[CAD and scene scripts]

::::::::::

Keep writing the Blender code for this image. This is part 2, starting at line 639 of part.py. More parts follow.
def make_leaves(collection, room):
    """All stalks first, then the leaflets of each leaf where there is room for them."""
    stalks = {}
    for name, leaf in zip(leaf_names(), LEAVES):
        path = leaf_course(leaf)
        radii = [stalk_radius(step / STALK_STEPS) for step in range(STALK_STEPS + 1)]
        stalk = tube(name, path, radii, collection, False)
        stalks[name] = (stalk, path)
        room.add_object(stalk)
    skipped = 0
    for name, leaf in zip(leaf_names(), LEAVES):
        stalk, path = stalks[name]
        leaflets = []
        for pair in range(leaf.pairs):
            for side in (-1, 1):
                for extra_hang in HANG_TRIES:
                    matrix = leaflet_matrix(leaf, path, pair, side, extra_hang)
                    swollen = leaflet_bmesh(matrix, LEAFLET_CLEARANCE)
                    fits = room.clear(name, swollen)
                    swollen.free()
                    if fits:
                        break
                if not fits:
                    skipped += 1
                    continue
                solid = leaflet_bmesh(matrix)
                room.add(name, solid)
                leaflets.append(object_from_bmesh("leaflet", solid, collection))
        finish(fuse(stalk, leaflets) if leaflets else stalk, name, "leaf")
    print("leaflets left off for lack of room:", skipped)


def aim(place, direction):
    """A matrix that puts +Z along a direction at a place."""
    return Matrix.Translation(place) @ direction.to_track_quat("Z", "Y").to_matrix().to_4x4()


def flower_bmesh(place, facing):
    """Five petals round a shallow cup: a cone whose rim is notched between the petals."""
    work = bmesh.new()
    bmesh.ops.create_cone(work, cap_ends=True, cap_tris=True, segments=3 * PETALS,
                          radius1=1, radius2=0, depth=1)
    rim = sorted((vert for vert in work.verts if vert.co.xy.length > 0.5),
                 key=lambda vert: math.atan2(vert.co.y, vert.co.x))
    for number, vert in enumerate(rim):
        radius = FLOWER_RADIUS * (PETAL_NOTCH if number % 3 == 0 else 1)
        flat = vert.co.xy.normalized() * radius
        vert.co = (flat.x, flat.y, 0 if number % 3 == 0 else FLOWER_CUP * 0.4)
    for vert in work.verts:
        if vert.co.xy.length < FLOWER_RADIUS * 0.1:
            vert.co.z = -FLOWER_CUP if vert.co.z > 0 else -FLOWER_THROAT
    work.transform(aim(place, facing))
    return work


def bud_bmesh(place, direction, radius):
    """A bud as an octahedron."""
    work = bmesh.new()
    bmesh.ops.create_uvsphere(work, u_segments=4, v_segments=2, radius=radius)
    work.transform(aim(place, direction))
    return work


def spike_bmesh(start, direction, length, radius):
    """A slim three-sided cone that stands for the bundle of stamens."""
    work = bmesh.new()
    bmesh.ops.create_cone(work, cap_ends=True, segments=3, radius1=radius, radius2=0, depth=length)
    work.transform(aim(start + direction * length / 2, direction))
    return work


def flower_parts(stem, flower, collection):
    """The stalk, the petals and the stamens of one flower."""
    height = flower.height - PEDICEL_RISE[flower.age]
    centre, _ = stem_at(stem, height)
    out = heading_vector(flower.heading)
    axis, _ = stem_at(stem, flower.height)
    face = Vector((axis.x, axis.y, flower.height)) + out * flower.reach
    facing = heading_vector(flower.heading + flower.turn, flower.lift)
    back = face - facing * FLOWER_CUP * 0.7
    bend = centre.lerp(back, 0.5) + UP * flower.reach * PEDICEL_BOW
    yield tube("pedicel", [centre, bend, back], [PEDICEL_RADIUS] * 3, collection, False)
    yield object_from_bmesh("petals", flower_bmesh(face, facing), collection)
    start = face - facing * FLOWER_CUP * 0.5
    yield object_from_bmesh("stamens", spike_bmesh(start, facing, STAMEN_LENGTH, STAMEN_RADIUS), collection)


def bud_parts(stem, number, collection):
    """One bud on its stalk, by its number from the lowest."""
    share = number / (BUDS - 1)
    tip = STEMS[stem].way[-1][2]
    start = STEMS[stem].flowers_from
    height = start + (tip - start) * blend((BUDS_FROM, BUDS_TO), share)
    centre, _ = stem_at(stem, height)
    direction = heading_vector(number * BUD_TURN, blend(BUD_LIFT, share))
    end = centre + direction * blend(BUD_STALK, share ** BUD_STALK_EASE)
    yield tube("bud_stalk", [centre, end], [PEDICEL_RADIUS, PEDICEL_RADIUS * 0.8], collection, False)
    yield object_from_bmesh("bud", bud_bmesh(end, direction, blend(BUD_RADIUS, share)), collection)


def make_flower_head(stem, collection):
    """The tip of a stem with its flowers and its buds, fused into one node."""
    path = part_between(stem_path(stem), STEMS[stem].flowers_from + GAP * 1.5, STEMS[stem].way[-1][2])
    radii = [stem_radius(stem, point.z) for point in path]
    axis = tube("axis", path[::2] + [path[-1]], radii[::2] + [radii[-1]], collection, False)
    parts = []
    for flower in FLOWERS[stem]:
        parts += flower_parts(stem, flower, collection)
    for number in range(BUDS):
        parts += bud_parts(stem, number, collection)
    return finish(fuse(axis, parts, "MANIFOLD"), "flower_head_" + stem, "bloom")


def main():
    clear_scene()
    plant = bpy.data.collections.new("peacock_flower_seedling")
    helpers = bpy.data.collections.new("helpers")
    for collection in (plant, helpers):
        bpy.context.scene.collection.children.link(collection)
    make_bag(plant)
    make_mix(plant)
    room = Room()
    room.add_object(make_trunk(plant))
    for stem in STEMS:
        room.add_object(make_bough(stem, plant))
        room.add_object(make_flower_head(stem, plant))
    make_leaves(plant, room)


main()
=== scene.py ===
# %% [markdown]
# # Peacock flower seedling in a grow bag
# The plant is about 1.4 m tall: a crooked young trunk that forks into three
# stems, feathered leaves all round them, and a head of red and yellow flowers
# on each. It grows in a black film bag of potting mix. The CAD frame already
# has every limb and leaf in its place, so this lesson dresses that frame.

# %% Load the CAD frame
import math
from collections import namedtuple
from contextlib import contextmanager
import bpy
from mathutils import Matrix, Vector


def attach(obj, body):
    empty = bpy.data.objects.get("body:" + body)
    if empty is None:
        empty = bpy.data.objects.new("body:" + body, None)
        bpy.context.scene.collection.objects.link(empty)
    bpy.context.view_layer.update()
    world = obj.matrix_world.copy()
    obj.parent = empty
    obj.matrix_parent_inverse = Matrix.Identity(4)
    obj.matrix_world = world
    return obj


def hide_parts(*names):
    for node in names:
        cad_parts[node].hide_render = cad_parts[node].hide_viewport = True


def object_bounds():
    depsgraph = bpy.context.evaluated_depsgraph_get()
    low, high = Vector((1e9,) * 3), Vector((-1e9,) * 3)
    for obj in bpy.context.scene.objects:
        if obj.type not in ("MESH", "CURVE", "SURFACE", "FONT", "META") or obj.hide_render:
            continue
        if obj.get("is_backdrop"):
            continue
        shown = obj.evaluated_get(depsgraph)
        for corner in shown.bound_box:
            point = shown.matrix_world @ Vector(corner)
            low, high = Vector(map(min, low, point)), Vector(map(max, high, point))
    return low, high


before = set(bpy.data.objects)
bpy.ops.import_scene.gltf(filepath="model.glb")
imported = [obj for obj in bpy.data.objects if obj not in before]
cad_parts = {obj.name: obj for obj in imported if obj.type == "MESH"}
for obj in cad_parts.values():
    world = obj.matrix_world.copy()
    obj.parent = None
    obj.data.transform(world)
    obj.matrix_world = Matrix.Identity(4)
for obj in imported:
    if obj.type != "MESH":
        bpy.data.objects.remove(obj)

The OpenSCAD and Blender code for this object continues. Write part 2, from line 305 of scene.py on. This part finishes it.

::::::::::

[Exercise] Scan the entries above and work out how many lines include the word "objects"; the reply is that number alone.

[Result] 7